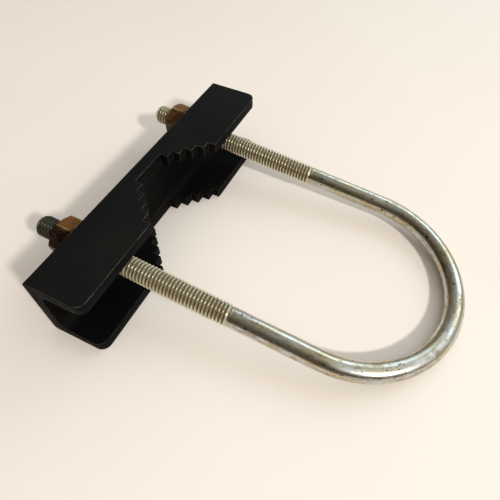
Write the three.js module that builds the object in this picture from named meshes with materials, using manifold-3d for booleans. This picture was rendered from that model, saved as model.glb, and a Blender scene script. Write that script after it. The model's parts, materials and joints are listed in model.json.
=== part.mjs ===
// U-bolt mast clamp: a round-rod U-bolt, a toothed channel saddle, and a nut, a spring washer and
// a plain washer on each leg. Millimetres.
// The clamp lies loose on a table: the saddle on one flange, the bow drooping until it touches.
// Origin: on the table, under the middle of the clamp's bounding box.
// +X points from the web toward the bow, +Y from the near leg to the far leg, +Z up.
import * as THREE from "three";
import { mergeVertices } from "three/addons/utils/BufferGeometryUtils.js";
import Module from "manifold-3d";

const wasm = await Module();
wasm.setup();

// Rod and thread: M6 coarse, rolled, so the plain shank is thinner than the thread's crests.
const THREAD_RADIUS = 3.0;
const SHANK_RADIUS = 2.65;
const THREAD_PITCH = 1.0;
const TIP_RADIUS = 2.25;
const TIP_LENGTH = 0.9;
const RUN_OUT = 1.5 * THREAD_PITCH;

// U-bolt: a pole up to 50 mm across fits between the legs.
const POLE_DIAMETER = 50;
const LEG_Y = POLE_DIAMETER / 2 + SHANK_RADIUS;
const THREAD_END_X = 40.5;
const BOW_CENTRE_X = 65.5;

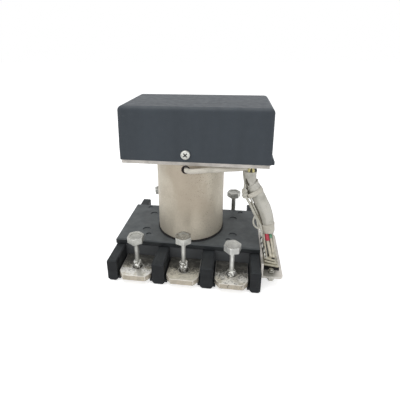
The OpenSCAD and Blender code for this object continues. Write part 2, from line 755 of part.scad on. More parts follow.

* * * * * * *

**Short task:**
Give the listing again, word for word.

**Response to the exercise:**
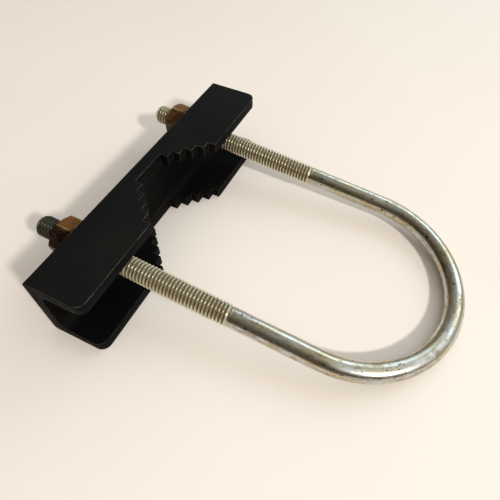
Write the three.js module that builds the object in this picture from named meshes with materials, using manifold-3d for booleans. This picture was rendered from that model, saved as model.glb, and a Blender scene script. Write that script after it. The model's parts, materials and joints are listed in model.json.
=== part.mjs ===
// U-bolt mast clamp: a round-rod U-bolt, a toothed channel saddle, and a nut, a spring washer and
// a plain washer on each leg. Millimetres.
// The clamp lies loose on a table: the saddle on one flange, the bow drooping until it touches.
// Origin: on the table, under the middle of the clamp's bounding box.
// +X points from the web toward the bow, +Y from the near leg to the far leg, +Z up.
import * as THREE from "three";
import { mergeVertices } from "three/addons/utils/BufferGeometryUtils.js";
import Module from "manifold-3d";

const wasm = await Module();
wasm.setup();

// Rod and thread: M6 coarse, rolled, so the plain shank is thinner than the thread's crests.
const THREAD_RADIUS = 3.0;
const SHANK_RADIUS = 2.65;
const THREAD_PITCH = 1.0;
const TIP_RADIUS = 2.25;
const TIP_LENGTH = 0.9;
const RUN_OUT = 1.5 * THREAD_PITCH;

// U-bolt: a pole up to 50 mm across fits between the legs.
const POLE_DIAMETER = 50;
const LEG_Y = POLE_DIAMETER / 2 + SHANK_RADIUS;
const THREAD_END_X = 40.5;
const BOW_CENTRE_X = 65.5;

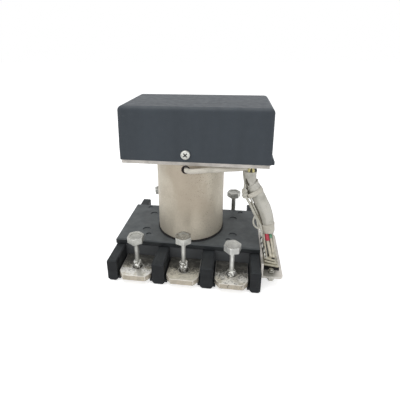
The OpenSCAD and Blender code for this object continues. Write part 2, from line 755 of part.scad on. More parts follow.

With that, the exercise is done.